▸ **OBJECTIVE**: In the listing below, locate the line that contains "return knot;" and the line that contains "import numpy as np". Restate word for word those two lines and every line between them, and nothing else.

▸ **SUPPLIED DATA**:
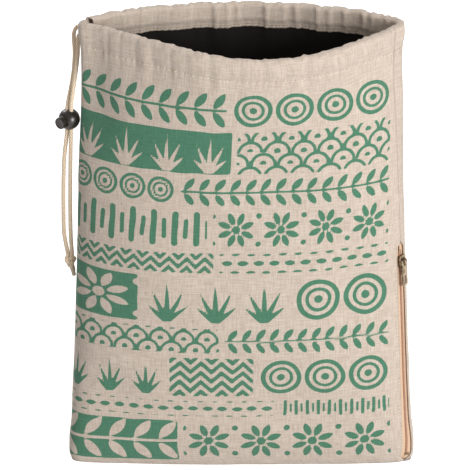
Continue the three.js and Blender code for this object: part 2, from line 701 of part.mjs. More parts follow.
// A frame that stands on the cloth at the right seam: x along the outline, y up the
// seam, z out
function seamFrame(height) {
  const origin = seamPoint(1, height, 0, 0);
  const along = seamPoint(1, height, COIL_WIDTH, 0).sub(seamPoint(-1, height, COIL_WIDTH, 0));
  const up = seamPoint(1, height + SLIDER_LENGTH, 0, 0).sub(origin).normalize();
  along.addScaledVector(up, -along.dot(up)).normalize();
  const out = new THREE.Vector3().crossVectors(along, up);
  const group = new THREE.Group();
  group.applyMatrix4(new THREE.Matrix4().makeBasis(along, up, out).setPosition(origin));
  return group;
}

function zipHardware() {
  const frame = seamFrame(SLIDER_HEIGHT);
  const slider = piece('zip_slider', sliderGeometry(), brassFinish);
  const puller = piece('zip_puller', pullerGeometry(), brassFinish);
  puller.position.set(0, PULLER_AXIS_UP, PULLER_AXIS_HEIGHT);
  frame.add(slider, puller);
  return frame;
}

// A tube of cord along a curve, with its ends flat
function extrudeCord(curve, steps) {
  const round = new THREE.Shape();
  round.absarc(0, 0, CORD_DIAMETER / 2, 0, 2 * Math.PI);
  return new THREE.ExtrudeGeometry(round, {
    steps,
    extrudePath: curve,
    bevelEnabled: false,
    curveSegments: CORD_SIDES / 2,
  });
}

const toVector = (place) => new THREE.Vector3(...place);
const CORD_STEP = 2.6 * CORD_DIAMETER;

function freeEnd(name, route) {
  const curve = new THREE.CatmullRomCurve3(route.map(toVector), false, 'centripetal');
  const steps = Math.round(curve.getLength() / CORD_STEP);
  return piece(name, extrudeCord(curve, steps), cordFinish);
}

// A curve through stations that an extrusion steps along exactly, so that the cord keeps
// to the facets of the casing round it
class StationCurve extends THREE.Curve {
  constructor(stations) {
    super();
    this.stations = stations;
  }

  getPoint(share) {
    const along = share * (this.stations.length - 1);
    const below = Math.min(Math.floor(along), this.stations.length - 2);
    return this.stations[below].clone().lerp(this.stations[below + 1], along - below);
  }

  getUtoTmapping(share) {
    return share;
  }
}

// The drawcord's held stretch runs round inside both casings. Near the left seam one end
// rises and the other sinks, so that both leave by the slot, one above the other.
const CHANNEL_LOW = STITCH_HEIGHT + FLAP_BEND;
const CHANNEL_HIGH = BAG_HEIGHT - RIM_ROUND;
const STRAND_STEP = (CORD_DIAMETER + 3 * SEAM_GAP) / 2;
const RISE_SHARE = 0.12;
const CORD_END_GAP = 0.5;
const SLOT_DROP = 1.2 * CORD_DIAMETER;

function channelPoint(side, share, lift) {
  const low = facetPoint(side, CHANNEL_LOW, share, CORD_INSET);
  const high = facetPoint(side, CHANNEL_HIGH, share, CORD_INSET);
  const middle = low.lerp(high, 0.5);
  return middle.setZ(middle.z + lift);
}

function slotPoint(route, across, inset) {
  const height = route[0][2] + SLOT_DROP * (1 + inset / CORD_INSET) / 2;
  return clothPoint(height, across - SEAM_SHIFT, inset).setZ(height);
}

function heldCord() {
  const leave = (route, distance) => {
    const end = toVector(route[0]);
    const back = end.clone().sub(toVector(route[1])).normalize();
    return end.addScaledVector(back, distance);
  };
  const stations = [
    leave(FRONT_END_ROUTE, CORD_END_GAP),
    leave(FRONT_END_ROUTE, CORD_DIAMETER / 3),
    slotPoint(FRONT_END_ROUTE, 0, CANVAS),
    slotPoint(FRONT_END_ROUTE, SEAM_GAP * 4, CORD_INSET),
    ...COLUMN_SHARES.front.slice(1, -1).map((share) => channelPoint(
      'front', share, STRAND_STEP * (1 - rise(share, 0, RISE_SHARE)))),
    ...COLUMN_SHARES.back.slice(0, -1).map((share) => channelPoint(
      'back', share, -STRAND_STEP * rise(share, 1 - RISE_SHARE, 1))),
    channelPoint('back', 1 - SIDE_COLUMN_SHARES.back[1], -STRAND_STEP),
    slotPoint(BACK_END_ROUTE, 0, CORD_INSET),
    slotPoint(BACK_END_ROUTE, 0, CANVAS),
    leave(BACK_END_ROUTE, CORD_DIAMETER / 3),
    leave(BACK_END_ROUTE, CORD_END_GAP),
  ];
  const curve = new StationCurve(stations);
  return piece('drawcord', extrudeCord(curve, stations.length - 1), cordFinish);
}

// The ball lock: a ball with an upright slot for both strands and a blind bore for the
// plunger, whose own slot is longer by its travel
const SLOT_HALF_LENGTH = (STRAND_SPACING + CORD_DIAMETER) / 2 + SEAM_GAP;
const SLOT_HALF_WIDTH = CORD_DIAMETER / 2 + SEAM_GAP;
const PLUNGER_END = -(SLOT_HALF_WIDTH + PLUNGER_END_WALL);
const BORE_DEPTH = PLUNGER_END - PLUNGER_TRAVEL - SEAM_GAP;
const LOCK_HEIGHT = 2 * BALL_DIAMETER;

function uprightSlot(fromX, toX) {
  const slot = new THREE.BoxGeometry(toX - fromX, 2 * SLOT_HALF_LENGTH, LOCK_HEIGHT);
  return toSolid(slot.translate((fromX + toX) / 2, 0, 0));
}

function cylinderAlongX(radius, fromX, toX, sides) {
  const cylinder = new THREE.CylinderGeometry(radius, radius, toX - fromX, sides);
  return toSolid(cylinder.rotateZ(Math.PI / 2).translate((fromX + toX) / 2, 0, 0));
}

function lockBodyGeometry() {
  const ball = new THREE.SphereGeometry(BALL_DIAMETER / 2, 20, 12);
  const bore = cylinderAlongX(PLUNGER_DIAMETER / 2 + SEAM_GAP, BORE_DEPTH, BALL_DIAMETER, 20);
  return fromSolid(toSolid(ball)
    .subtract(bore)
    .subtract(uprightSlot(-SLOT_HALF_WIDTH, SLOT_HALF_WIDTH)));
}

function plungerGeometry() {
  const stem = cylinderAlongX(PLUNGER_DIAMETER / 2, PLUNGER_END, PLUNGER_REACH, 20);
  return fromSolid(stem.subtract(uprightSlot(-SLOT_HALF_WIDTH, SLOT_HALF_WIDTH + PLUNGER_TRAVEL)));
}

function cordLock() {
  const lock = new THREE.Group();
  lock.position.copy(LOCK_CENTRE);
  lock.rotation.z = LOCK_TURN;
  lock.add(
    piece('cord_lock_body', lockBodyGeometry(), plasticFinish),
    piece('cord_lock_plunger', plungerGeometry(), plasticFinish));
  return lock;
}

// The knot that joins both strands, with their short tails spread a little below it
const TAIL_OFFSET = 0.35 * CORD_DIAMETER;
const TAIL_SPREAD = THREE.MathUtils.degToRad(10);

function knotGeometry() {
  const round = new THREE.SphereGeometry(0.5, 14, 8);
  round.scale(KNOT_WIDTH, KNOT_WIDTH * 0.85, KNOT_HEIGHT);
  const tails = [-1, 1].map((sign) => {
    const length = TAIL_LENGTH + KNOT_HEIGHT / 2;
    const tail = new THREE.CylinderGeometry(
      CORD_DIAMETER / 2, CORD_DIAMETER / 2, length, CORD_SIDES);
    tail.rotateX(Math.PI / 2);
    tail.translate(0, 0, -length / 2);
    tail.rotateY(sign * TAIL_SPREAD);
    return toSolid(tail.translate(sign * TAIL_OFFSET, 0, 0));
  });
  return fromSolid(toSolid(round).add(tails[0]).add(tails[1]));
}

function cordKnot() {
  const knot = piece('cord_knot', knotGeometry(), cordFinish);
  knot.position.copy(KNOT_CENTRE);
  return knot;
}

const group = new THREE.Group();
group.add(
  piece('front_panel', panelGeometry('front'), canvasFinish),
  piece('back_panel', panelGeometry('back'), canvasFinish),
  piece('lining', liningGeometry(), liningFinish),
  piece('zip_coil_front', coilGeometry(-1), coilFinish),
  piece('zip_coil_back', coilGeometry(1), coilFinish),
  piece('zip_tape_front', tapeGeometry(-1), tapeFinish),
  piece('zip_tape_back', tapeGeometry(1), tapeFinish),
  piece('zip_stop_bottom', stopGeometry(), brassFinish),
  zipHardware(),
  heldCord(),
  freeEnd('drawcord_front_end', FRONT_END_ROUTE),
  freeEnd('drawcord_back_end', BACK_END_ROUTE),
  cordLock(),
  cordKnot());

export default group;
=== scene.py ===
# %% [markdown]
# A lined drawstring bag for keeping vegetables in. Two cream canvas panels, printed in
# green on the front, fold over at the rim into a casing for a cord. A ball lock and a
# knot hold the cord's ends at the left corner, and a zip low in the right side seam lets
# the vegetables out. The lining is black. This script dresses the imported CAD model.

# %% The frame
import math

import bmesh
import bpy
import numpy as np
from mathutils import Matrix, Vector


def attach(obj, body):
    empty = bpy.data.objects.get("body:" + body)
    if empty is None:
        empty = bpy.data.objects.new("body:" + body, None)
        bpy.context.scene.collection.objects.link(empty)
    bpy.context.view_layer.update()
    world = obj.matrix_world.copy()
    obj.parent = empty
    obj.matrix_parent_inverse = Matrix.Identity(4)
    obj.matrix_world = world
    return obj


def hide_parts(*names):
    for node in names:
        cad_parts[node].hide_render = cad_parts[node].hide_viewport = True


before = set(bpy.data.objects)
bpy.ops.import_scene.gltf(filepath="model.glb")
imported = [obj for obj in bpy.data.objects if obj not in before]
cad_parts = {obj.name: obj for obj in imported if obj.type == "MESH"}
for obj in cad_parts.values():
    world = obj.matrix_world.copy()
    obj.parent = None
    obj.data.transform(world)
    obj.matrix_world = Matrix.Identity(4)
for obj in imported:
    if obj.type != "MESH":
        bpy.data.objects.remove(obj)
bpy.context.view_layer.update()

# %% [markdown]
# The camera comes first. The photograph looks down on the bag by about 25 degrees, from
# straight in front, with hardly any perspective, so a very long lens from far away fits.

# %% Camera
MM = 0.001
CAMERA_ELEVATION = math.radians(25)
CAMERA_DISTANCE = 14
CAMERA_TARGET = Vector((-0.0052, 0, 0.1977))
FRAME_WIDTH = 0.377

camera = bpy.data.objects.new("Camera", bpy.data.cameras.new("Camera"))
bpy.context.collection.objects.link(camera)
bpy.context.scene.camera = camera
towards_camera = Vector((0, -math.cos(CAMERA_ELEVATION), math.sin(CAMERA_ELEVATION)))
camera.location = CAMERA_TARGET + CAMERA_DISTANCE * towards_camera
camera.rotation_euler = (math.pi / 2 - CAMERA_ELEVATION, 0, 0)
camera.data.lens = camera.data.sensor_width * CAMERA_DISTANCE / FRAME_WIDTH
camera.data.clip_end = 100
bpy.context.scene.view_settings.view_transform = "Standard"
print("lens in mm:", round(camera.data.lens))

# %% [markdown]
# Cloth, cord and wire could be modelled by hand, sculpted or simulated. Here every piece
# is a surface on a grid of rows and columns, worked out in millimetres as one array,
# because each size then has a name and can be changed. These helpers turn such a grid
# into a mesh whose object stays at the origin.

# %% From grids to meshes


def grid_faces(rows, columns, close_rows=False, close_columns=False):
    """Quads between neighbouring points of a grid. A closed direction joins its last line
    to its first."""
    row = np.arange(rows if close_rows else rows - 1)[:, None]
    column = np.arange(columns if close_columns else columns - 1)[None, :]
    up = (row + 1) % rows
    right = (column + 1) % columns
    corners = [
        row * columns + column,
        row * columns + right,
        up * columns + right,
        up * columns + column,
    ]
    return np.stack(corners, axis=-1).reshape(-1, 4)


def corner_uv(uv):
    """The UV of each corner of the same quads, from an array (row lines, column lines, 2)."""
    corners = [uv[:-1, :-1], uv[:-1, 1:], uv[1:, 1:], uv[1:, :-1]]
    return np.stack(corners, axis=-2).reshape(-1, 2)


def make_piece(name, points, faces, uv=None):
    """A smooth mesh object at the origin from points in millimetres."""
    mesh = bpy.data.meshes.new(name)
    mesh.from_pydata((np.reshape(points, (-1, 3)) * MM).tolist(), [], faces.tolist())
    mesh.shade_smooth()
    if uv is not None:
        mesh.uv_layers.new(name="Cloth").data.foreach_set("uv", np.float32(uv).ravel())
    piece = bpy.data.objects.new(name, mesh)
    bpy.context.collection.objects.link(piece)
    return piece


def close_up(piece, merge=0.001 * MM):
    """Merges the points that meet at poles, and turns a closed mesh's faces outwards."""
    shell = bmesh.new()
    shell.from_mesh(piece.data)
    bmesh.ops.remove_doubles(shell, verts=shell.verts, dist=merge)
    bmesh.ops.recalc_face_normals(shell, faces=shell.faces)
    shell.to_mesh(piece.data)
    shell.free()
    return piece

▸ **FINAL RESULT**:
  return knot;
}

const group = new THREE.Group();
group.add(
  piece('front_panel', panelGeometry('front'), canvasFinish),
  piece('back_panel', panelGeometry('back'), canvasFinish),
  piece('lining', liningGeometry(), liningFinish),
  piece('zip_coil_front', coilGeometry(-1), coilFinish),
  piece('zip_coil_back', coilGeometry(1), coilFinish),
  piece('zip_tape_front', tapeGeometry(-1), tapeFinish),
  piece('zip_tape_back', tapeGeometry(1), tapeFinish),
  piece('zip_stop_bottom', stopGeometry(), brassFinish),
  zipHardware(),
  heldCord(),
  freeEnd('drawcord_front_end', FRONT_END_ROUTE),
  freeEnd('drawcord_back_end', BACK_END_ROUTE),
  cordLock(),
  cordKnot());

export default group;
=== scene.py ===
# %% [markdown]
# A lined drawstring bag for keeping vegetables in. Two cream canvas panels, printed in
# green on the front, fold over at the rim into a casing for a cord. A ball lock and a
# knot hold the cord's ends at the left corner, and a zip low in the right side seam lets
# the vegetables out. The lining is black. This script dresses the imported CAD model.

# %% The frame
import math

import bmesh
import bpy
import numpy as np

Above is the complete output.